Gerhana bulan total, fenomena langka yang terjadi ketika matahari, bumi, dan bulan berada dalam satu garis lurus, akan terjadi pada 13-14 Maret 2025, bertepatan dengan bulan Ramadan 2025. Sayangnya, gerhana bulan total ini tidak akan terlihat dari Indonesia karena posisi geografis dan waktu kejadiannya.
Fenomena yang disebut ‘blood moon’ atau ‘bulan darah’ oleh media internasional ini, akan terlihat merah gelap atau merah tembaga. Warna merah ini disebabkan oleh pembiasan cahaya matahari oleh atmosfer bumi. Cahaya biru tersebar lebih banyak, sehingga cahaya merah yang mencapai bulan lebih dominan dan tampak jelas.
Proses Terjadinya Gerhana Bulan Total
Gerhana bulan total dimulai dari fase penumbra, di mana bulan tampak sedikit redup. Kemudian berlanjut ke fase sebagian, ketika sebagian bulan tertutup bayangan bumi. Fase totalitas terjadi saat bulan sepenuhnya tertutup bayangan dan tampak berwarna merah. Setelah itu, bulan akan kembali ke fase sebagian dan penumbra sebelum kembali normal.
Fase totalitas gerhana bulan total ini dapat berlangsung sekitar 65 menit. Selama proses ini, bumi membutuhkan waktu sekitar 3 jam 38 menit untuk lewat di depan bulan. Bulan akan melewati penumbra (bayangan luar yang lebih terang) dan umbra (bagian tengah, bagian terdalam dari bayangan).
Visibilitas Gerhana Bulan Total Maret 2025
Meskipun tidak terlihat di Indonesia, gerhana bulan total ini akan terlihat di berbagai belahan dunia lainnya. Wilayah yang beruntung menyaksikan fenomena ini adalah Amerika Utara, Amerika Selatan, wilayah barat Eropa, dan Afrika. Di Amerika Utara, misalnya, gerhana akan terlihat mulai pukul 12:55 a.m. ET.

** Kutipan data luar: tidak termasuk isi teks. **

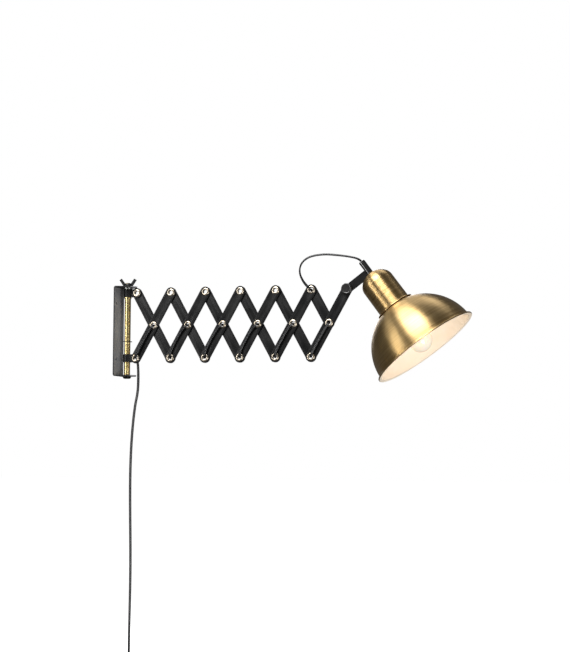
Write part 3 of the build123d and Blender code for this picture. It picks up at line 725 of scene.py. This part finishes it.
flexValues = {
    "width": 5.0, "thickness": 3.1,  # mm across both cores and across one
    "around": 20, "smooth": 50,  # points round it, and the degrees up to which its faces shade as one
}
barSide = barPlace(firstTop, 1).to_3x3() @ Vector((1, 0, 0))  # across a front bar


def smoothPath(points, resolution=8):
    # the route's NURBS spline, read back as points
    curve = bpy.data.curves.new("route", "CURVE")
    curve.dimensions, curve.resolution_u = "3D", resolution
    spline = curve.splines.new("NURBS")
    spline.points.add(len(points) - 1)
    for point, place in zip(spline.points, points):
        point.co = (*place, 1.0)
    spline.order_u = 3
    spline.use_endpoint_u = True
    source = addObject("route", curve)
    bpy.context.view_layer.update()
    graph = bpy.context.evaluated_depsgraph_get()
    mesh = bpy.data.meshes.new_from_object(source.evaluated_get(graph), depsgraph=graph)
    path = [vertex.co.copy() for vertex in mesh.vertices]
    bpy.data.objects.remove(source)
    return path


def skin(name, rows, finish, capped=True):
    # one closed mesh through rows of points; without caps the last row joins the first
    work = bmesh.new()
    rings = [[work.verts.new(spot) for spot in row] for row in rows]
    count = len(rings[0])
    for before, after in zip(rings, rings[1:] if capped else rings[1:] + rings[:1]):
        for n in range(count):
            work.faces.new((before[n], before[(n + 1) % count], after[(n + 1) % count], after[n]))
    if capped:
        work.faces.new(rings[0][::-1])
        work.faces.new(rings[-1])
    bmesh.ops.recalc_face_normals(work, faces=work.faces)
    mesh = bpy.data.meshes.new(name)
    work.to_mesh(mesh)
    work.free()
    mesh.materials.append(finishes[finish])
    return mesh


def sweepFlex(name, path, widthAt):
    # twin flex: two round cores side by side; widthAt gives the direction across them
    core = flexValues["thickness"] / 2 * mm
    apart = flexValues["width"] / 2 * mm - core
    ring = []
    for c, s in ringPoints(1, flexValues["around"]):
        reach = abs(apart * c) + math.sqrt(core ** 2 - (apart * s) ** 2)
        ring.append((reach * c, reach * s))
    rows, last = [], None
    for i, place in enumerate(path):
        along = (path[min(i + 1, len(path) - 1)] - path[max(i - 1, 0)]).normalized()
        across = Vector(widthAt(i / (len(path) - 1), place))
        across = (across - along * across.dot(along)).normalized()
        if last is not None and across.dot(last) < 0:
            across = -across  # keeps the flat side from turning over
        last = across
        through = along.cross(across)
        rows.append([place + across * x + through * y for x, y in ring])
    return skin(name, rows, "blackFlexSheath")


laceValues = {  # mm
    "depth": 6.35, "overStrap": 8.5,  # from the arm's middle to the cord's, on a bar and on the first strap
    "loopStart": -5.2,  # where the last stretch goes over into the loop
    "drift": (2.0, 5.2, 5.2, 5.0, 3.9, 1.3),  # how far each front stretch lies left of its bar's middle
    "driftFrom": 15,
}


def lacedRoute(length, start, end, offset, finish):
    # out of one rivet, along the bar and into the next, in the bar's own directions and mm
    points = [(0, 0, 0), (0, 0, start)]
    if offset:
        room = laceValues["driftFrom"]
        points += [(-offset, room, start), (-offset, length - room, end)]
    return points + [(0, length, end), (0, length, finish)]


def makeLaced():
    v = laceValues
    half = barReach / 2 / mm
    for k in range(1, barPairs + 1):
        last = k == barPairs
        start = v["overStrap"] if k == 1 else v["depth"]
        front = lacedRoute(half, start, v["depth"], v["drift"][k - 1], 0.0)
        back = lacedRoute(half, v["depth"], v["depth"], 0.0, v["loopStart"] if last else 0.0)
        backPlace = barPlace(crossingPivot(k) if last else bottomPivot(k + 1), -1)
        for name, body, node, place, route, face in (  # face is -1 in front of the bar and 1 behind it
            ("frontLace", "front_arm", "front_cord", barPlace(bottomPivot(k), 1), front, -1),
            ("backLace", "back_arm", "back_cord", backPlace, back, 1),
        ):
            across = place.to_3x3() @ Vector((1, 0, 0))
            points = []
            for x, y, z in route:
                flat = place @ Vector((x * mm, y * mm, 0))
                points.append(Vector((flat.x, face * z * mm, flat.z)))
            mesh = sweepFlex(f"{name}.{k}", smoothPath(points), lambda share, spot, across=across: across)
            settle(addObject(f"{name}.{k}", mesh), f"{body}_{k}", [f"{node}_{k}"],
                   flexValues["smooth"])


loopValues = {
    "points": (  # mm from the last hollow rivet, as the CAD's route
        (0, -5.05, 0), (0, -10.5, 0), (-12.5, -13.5, 14), (-20.5, -13, 31), (-18.5, -12, 47),
        (-8, -11, 58.5), (8, -10, 64), (30, -8, 66), (51, -5, 64), (71, -2, 61.5),
    ),
    "stem": (211.5, 195.5, 109.6),  # mm above the rim, down the stem
    "splitAt": 4,  # the point at the left of the loop, where two pieces meet
    "middle": (28, 0, 36), "woundFrom": 0.04, "woundOver": 0.3,  # mm, and shares of its length
    "outward": 0.5, "backward": 0.87,  # how the flat side faces once it is wound
    "stemEntry": 0.2,  # metres above the rim
}


def makeLoop():
    v = loopValues
    start = topPivot(barPairs)
    points = [start + Vector(p) * mm for p in v["points"]]
    points += [headPlace @ Vector((0, 0, z * mm)) for z in v["stem"]]
    path = smoothPath(points)
    split = min(range(len(path)), key=lambda i: (path[i] - points[v["splitAt"]]).length)
    middle = start + Vector(v["middle"]) * mm

    def width(share, spot):
        # the flat side is wound round the loop, turned a little towards the front
        turn = min(1.0, max(0.0, (share - v["woundFrom"]) / v["woundOver"]))
        wound = (spot - middle).normalized() * v["outward"] + Vector((0, v["backward"], 0))
        return barSide * (1 - turn) + wound * turn

    count = len(path) - 1
    rest = count - split
    near = sweepFlex("loopNear", path[:split + 1], lambda s, spot: width(s * split / count, spot))
    far = sweepFlex("loopFar", path[split:], lambda s, spot: width((split + s * rest) / count, spot))
    near, far = addObject("loopNear", near), addObject("loopFar", far)
    settle(near, None, ["loop_cord"], flexValues["smooth"])
    settle(far, None, ["loop_cord"], flexValues["smooth"])
    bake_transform(near)
    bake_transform(far)


hangValues = {
    "points": (  # mm across, forward or back, and down from the first bottom rivet, as the CAD's route
        (2.4, 0.8, 24), (2.2, 0.9, 64), (-3.6, 0.5, 90), (-8.4, -0.2, 138), (-11.2, 0.2, 190),
        (-12.0, 1.1, 245), (-11.2, 1.6, 303), (-9.6, 1.3, 362), (-8.7, 0.5, 420), (-9.0, 0.0, 478),
        (-9.8, 0.2, 536), (-9.8, 0.2, 590),
    ),
    "behindRivet": 6.1, "behindArm": 5.7,  # mm
    "coilRadius": 25.0, "coilPitch": 5.8, "lead": 4.4, "tail": 14.0,  # mm
    "coilTurns": 7, "pointsPerTurn": 12,
    "fall": 590.0,  # mm from the rivet to the coil; the next three are shares of it
    "untwisted": 0.06, "coiledFrom": 0.75, "coiledOver": 0.22,
    "flatSide": (0.96, 0.28, 0),  # how the twin cores lie between rivet and coil
    "resolution": 5,
    "length": 1.70,  # metres of flex from the lower strap to the plug
}


def makeHanging():
    v = hangValues
    start = bottomPivot(1)
    points = [start, start + Vector((0, v["behindRivet"], 0)) * mm]
    points += [start + Vector((x, v["behindArm"] + y, -fall)) * mm for x, y, fall in v["points"]]
    begin = points[-1] - Vector((0, 0, v["lead"])) * mm
    centre = begin + Vector((0, v["coilRadius"], 0)) * mm
    # the spline cuts inside its points, so they lie a little further out than the coil
    reach = v["coilRadius"] / math.cos(math.pi / v["pointsPerTurn"]) * mm
    for n in range(1, v["coilTurns"] * v["pointsPerTurn"]):
        turns = n / v["pointsPerTurn"]
        a = 2 * math.pi * turns
        slide = v["coilPitch"] * mm * turns
        points.append(centre + Vector((slide, -reach * math.cos(a), -reach * math.sin(a))))
    leave = begin + Vector((v["coilPitch"] * v["coilTurns"], 0, 0)) * mm
    end = leave - Vector((0, 0, v["tail"])) * mm
    points += [leave, end]
    path = smoothPath(points, v["resolution"])

    def width(share, spot):
        # from the bar's side to the cord's own below the rivet, and square to the coil at its foot
        fallen = (start.z - spot.z) / (v["fall"] * mm)
        free = min(1.0, max(0.0, fallen / v["untwisted"]))
        coiled = min(1.0, max(0.0, (fallen - v["coiledFrom"]) / v["coiledOver"]))
        hung = barSide * (1 - free) + Vector(v["flatSide"]) * free
        return hung * (1 - coiled) + Vector((1, 0, 0)) * coiled

    cord = addObject("hangingFlex", sweepFlex("hangingFlex", path, width))
    settle(cord, "lower_slide", ["hanging_cord", "cord_coil"], flexValues["smooth"])
    return cord, path, centre, end


def softRing(wide, deep, powers, count=48):
    # points round a rounded box; a lower power is squarer
    return [(wide * math.copysign(abs(c) ** powers[0], c), deep * math.copysign(abs(s) ** powers[1], s))
            for c, s in ringPoints(1, count)]


tieValues = {  # mm
    "wide": 25.0, "deep": 3.3, "band": 4.5, "powers": (0.35, 0.5),
    "section": ((0.0, -1), (0.8, -1), (1.0, 0), (0.8, 1), (0.0, 1), (-0.2, 0)),  # out, and share of the band
}


def makeTie(centre):
    # a soft hook-and-loop strap round the coil's turns, at their back
    v = tieValues
    coilHalf = hangValues["coilPitch"] * hangValues["coilTurns"] / 2
    middle = centre + Vector((coilHalf, hangValues["coilRadius"], 0)) * mm
    loop = softRing(v["wide"] * mm, v["deep"] * mm, v["powers"])
    rows = []
    for out, share in v["section"]:
        grow = 1 + out / v["wide"], 1 + out / v["deep"]
        rows.append([middle + Vector((x * grow[0], y * grow[1], v["band"] * mm * share)) for x, y in loop])
    mesh = skin("coilTie", rows, "mattPlugPvc", False)
    return settle(addObject("coilTie", mesh), "lower_slide")


plugValues = {  # mm
    "relief": 24.0, "reliefTop": 2.75, "reliefFoot": 4.9, "segments": 40,
    "ribs": 5, "firstRib": 3.0, "ribPitch": 4.0, "ribRadius": 2.9, "ribGrow": 0.42,
    "ribSection": ((0.0, 0.0), (0.55, 0.5), (0.6, 1.9), (0.1, 2.4)),  # out and down from the rib's start
    "width": 35.0, "thickness": 13.5, "powers": (0.6, 0.6),
    "grip": (  # mm down from the relief, share of the thickness and share of the width
        (0.0, 0.57, 0.42), (0.8, 0.65, 0.5), (4.0, 0.72, 0.72), (9.0, 0.9, 0.9), (16.0, 0.98, 0.98),
        (26.0, 1.0, 1.0), (36.0, 1.0, 1.0), (37.4, 0.98, 0.98), (38.0, 0.93, 0.93),
    ),
    "pinch": 0.10, "pinchAt": 15, "pinchReach": 6,  # where finger and thumb hold it
}


def makePlug(entry):
    v = plugValues
    section = [(0.0, 0.0), (v["reliefTop"], 0.0)]
    for n in range(v["ribs"]):
        radius, fall = v["ribRadius"] + v["ribGrow"] * n, v["firstRib"] + v["ribPitch"] * n
        section += [(radius + out, -fall - down) for out, down in v["ribSection"]]
    section += [(v["reliefFoot"], -v["relief"]), (0.0, -v["relief"])]
    mesh = spin("plugRelief", section, "mattPlugPvc", Matrix.Translation(entry), v["segments"])
    relief = settle(addObject("plugRelief", mesh), "lower_slide", ["plug"])
    rows = []
    for down, thick, wide in v["grip"]:
        pinch = 1.0 - v["pinch"] * math.exp(-((v["pinchAt"] - down) / v["pinchReach"]) ** 2)
        ring = softRing(v["thickness"] / 2 * thick, v["width"] / 2 * wide * pinch, v["powers"])
        rows.append([entry + Vector((x, y, -v["relief"] - down)) * mm for x, y in ring])
    mesh = skin("plugGrip", rows, "mattPlugPvc")
    return relief, settle(addObject("plugGrip", mesh), "lower_slide", ["plug"])


makeLaced()
makeLoop()
hangingFlex, hangingPath, coilCentre, coilEnd = makeHanging()
coilTie = makeTie(coilCentre)
plugRelief, plugGrip = makePlug(coilEnd)
print("cord made")

studioValues = {
    "floor": -0.80, "floorHalf": 30.0,  # metres
    "roomForCamera": 1.0, "roomForLight": 0.13,  # how bright the room is behind the lamp and as its light
}
lightValues = {  # metres and watts; size runs along the across direction first
    # up the head's axis, so it draws a band down the brass and leaves the flat bars dark
    "keyLight": {
        "place": (0.02, -1.38, 1.72), "target": (0.5, 0, 0), "size": (1.6, 1.2), "power": 92,
        "across": headTurn @ Vector((1, 0, 0)),
    },
    # for the rod, the stem and the laced cord
    "stripLight": {"place": (-1.2, -1.6, 0.1), "target": (0.2, 0, 0), "size": (0.4, 1.7), "power": 22},
    # into the shade
    "mouthLight": {"place": (1.5, -1.2, -0.6), "target": (0.6, 0, -0.03), "size": (0.8, 0.8), "power": 20},
    "topLight": {"place": (0.3, 0.9, 1.9), "target": (0.3, 0, 0), "size": (1.6, 0.6), "power": 10},
    "backLight": {"place": (-0.6, 2.6, 0.9), "target": (0.3, 0, 0), "size": (1.2, 1.2), "power": 22},
}


def addLight(name):
    v = lightValues[name]
    data = bpy.data.lights.new(name, "AREA")
    data.shape, data.energy = "RECTANGLE", v["power"]
    data.size, data.size_y = v["size"]
    light = bpy.data.objects.new(name, data)
    light.visible_camera = False
    back = (Vector(v["place"]) - Vector(v["target"])).normalized()
    up = back.cross(Vector(v.get("across", (1, 0, 0)))).normalized()
    turn = Matrix((up.cross(back), up, back)).transposed().to_4x4()
    light.matrix_world = Matrix.Translation(v["place"]) @ turn
    bpy.context.scene.collection.objects.link(light)


def makeStudio():
    v = studioValues
    half, level = v["floorHalf"], v["floor"]
    mesh = bpy.data.meshes.new("paleFloor")
    corners = [(x * half, y * half, level) for x, y in ((-1, -1), (1, -1), (1, 1), (-1, 1))]
    mesh.from_pydata(corners, [], [(0, 1, 2, 3)])
    mesh.materials.append(finishes["matWhiteBoard"])
    floor = addObject("paleFloor", mesh)
    floor.visible_glossy = floor.visible_diffuse = False  # only the soft boxes and the room light the lamp
    world = bpy.data.worlds.new("studio")
    bpy.context.scene.world = world
    world.use_nodes = True
    tree = world.node_tree
    background = tree.nodes["Background"]
    background.inputs["Color"].default_value = hexColour("#ffffff")
    rays = addNode(tree, "ShaderNodeLightPath")
    strength = addNode(tree, "ShaderNodeMapRange", {
        "To Min": v["roomForLight"], "To Max": v["roomForCamera"],
    }, {"Value": rays.outputs["Is Camera Ray"]})
    tree.links.new(strength.outputs[0], background.inputs["Strength"])
    for name in lightValues:
        addLight(name)
    bpy.context.scene.view_settings.view_transform = "Standard"
    bpy.context.scene.view_settings.look = "None"


makeStudio()
print("studio made")
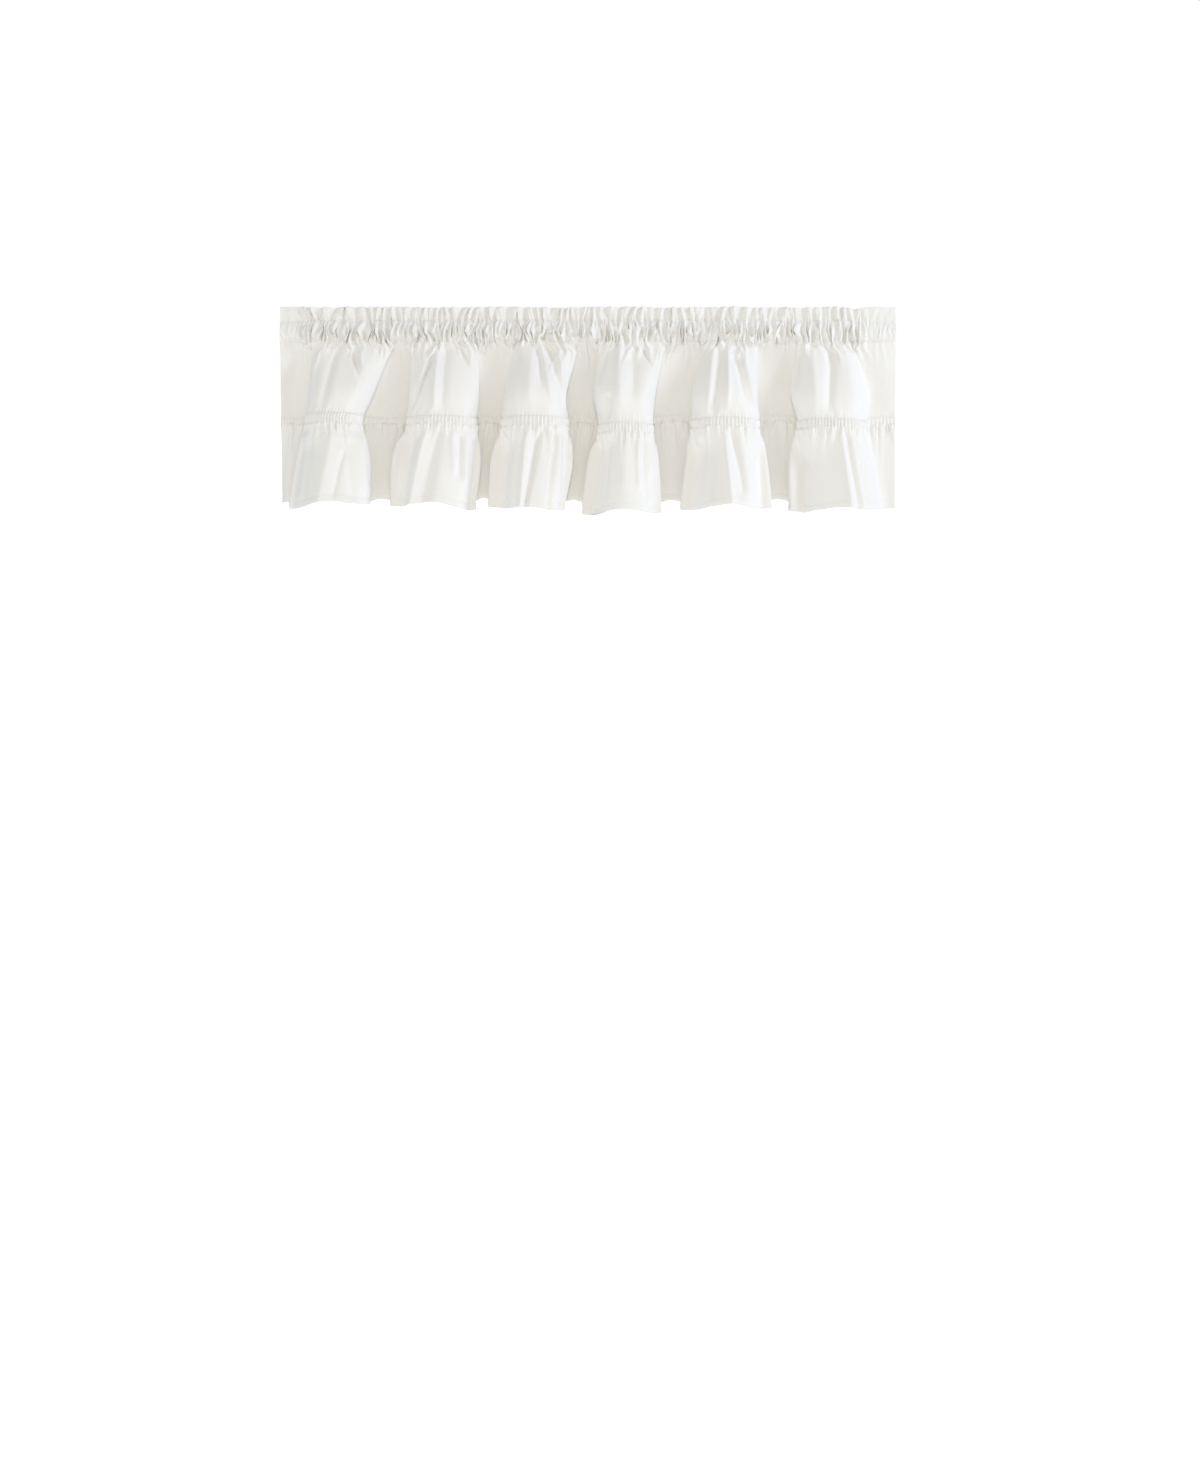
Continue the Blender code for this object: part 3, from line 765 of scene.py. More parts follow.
# The heading's front and back walls in section. drop: share of the way to the pocket's foot.
# foot: share of the place that is taken from the foot line.
SectionPoint = namedtuple("SectionPoint", "drop out foot")
STITCH_SHARE = STITCH_DROP / POCKET_FOOT_DROP
FRONT_WALL = (
    SectionPoint(0.00, 0.1, 0.0),
    SectionPoint(0.03, 0.8 * HEADER_HALF_DEPTH, 0.0),
    SectionPoint(0.30, HEADER_HALF_DEPTH, 0.0),
    SectionPoint(STITCH_SHARE, HEADER_HALF_DEPTH, 0.0),
    SectionPoint(0.54, 0.48 * POCKET_HALF_DEPTH, 0.0),
    SectionPoint(0.72, 0.78 * POCKET_HALF_DEPTH, 0.0),
    SectionPoint(0.88, 0.70 * POCKET_HALF_DEPTH, 0.20),
    SectionPoint(1.00, 0.0, 1.0),
)
BACK_WALL = (
    SectionPoint(0.00, 0.1, 0.0),
    SectionPoint(0.03, -0.8 * HEADER_HALF_DEPTH, 0.0),
    SectionPoint(0.30, -HEADER_HALF_DEPTH, 0.0),
    SectionPoint(STITCH_SHARE, -HEADER_HALF_DEPTH, 0.0),
    SectionPoint(0.52, -0.70 * POCKET_HALF_DEPTH, 0.0),
    SectionPoint(0.72, -0.88 * POCKET_HALF_DEPTH, 0.0),
    SectionPoint(0.90, -0.70 * POCKET_HALF_DEPTH, 0.0),
    SectionPoint(1.00, 0.0, 1.0),
)


def fold_heights(fold, crests, drop):
    """A function that gives how high the crests of a fold stand at each drop."""
    levels = np.array(FOLD_DROPS[:FOLD_HEIGHT_LEVELS])
    tall = np.array([fold.header, fold.stitch, fold.pocket, fold.body])[:, None] * crests.heights
    place = np.clip(np.searchsorted(levels, drop, side="right") - 1, 0, len(levels) - 2)
    t = np.clip((drop - levels[place]) / (levels[place + 1] - levels[place]), 0, 1)
    below = np.maximum(drop - POCKET_FOOT_DROP, 0)

    def height(at):
        """The height of the crest with this number at each place."""
        standing = tall[place, at] * (1 - t) + tall[place + 1, at] * t
        return standing * smooth_step(1 - below / crests.run[at]) ** RUN_FADE

    return height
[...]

Bagi masyarakat Indonesia yang ingin tetap menyaksikan peristiwa tersebut, dapat mengikuti siaran langsung atau tayangan video dari berbagai sumber online. Banyak lembaga antariksa dan situs astronomi yang biasanya menyediakan live streaming gerhana.
Mengapa Disebut “Blood Moon”?
Gerhana bulan total sering disebut “bulan darah” karena bulan cenderung berubah menjadi warna kemerahan saat tertutup bayangan Bumi. Selama fase totalitas, 100 persen permukaan bulan akan tertutup bayangan Bumi, menciptakan pemandangan langit yang menakjubkan.
Hal ini terjadi karena cahaya matahari terhambur oleh atmosfer bumi dan sebagian cahayanya, khususnya yang berwarna merah, akan dibiaskan dan mencapai permukaan bulan, sehingga bulan akan tampak berwarna kemerahan selama fase total.
Frekuensi Gerhana Bulan
Menurut NASA, gerhana bulan akan terjadi beberapa kali dalam beberapa tahun ke depan. Dari tahun 2025 hingga 2030, diperkirakan akan terjadi 14 gerhana bulan. Ini menunjukkan betapa fenomena astronomi ini adalah peristiwa yang relatif sering terjadi, walaupun tidak selalu terlihat dari lokasi yang sama di bumi.
Oleh karena itu, kesempatan untuk menyaksikan gerhana bulan total, termasuk “blood moon”, sangat bergantung pada lokasi pengamat. Meskipun Indonesia tidak dapat menyaksikannya kali ini, masih banyak kesempatan di masa mendatang untuk menyaksikan fenomena menakjubkan ini.
Perlu diingat bahwa mengamati gerhana bulan aman dilakukan dengan mata telanjang, berbeda dengan gerhana matahari yang membutuhkan pelindung mata khusus.